● **Goal**: Go through each line of the records below and count those with the word "this"; give only the total.

[Entries taken from a collection]
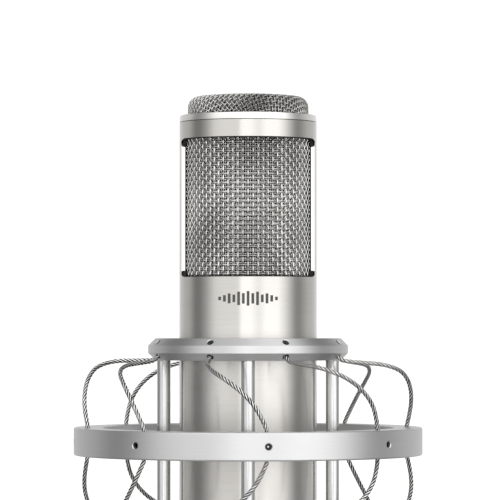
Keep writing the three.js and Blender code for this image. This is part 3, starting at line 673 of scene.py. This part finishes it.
def dome_weave(name, radius, wire, pitch, turn_degrees, top, bottom, per_crossing, sides):
    """A flat woven sheet pressed over the dome: two families of wires, dragged down its sides."""
    inset = 2 * wire
    meridian = dome_meridian(radius - inset, DOME_CORNER - inset, DOME_CROWN, top - inset, bottom)
    lengths, points, outward = meridian
    reach = lengths[-1]
    half = int(reach / pitch)
    turn = math.radians(turn_degrees)
    all_points, all_quads, offset = [], [], 0
    for family in (0, 1):
        for line in range(-half, half + 1):
            across = line * pitch
            limit = math.sqrt(max(reach**2 - across**2, 0))
            if limit < 2 * pitch:
                continue
            last = int(limit / pitch * per_crossing)
            steps = np.arange(-last, last + 1) / per_crossing
            along = steps * pitch
            flat = np.stack([along, np.full_like(along, across)], 1)
            if family:
                flat = flat[:, ::-1]
            s = np.linalg.norm(flat, axis=1)
            phi = np.arctan2(flat[:, 1], flat[:, 0]) + turn
            r = np.interp(s, lengths, points[:, 0])
            z = np.interp(s, lengths, points[:, 1])
            n_r = np.interp(s, lengths, outward[:, 0])
            n_z = np.interp(s, lengths, outward[:, 1])
            normal = np.stack([n_r * np.cos(phi), n_r * np.sin(phi), n_z], 1)
            sign = (1 if line % 2 == 0 else -1) * (1 if family == 0 else -1)
            lift = wire * sign * np.cos(math.pi * steps)
            centre = np.stack([r * np.cos(phi), r * np.sin(phi), z], 1) + lift[:, None] * normal
            ring, quads = tubes(centre[None], normal[None], wire, sides)
            all_points.append(ring)
            all_quads.append(quads + offset)
            offset += len(ring)
    return quad_object(name, np.concatenate(all_points), np.concatenate(all_quads))


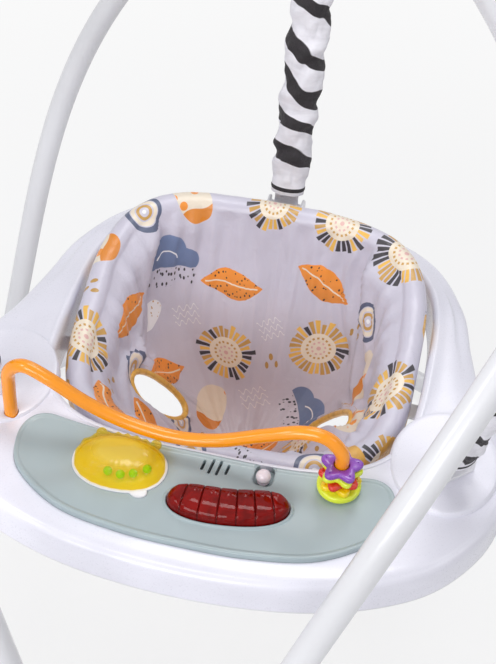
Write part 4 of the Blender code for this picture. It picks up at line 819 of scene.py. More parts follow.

● **Finished task**: 2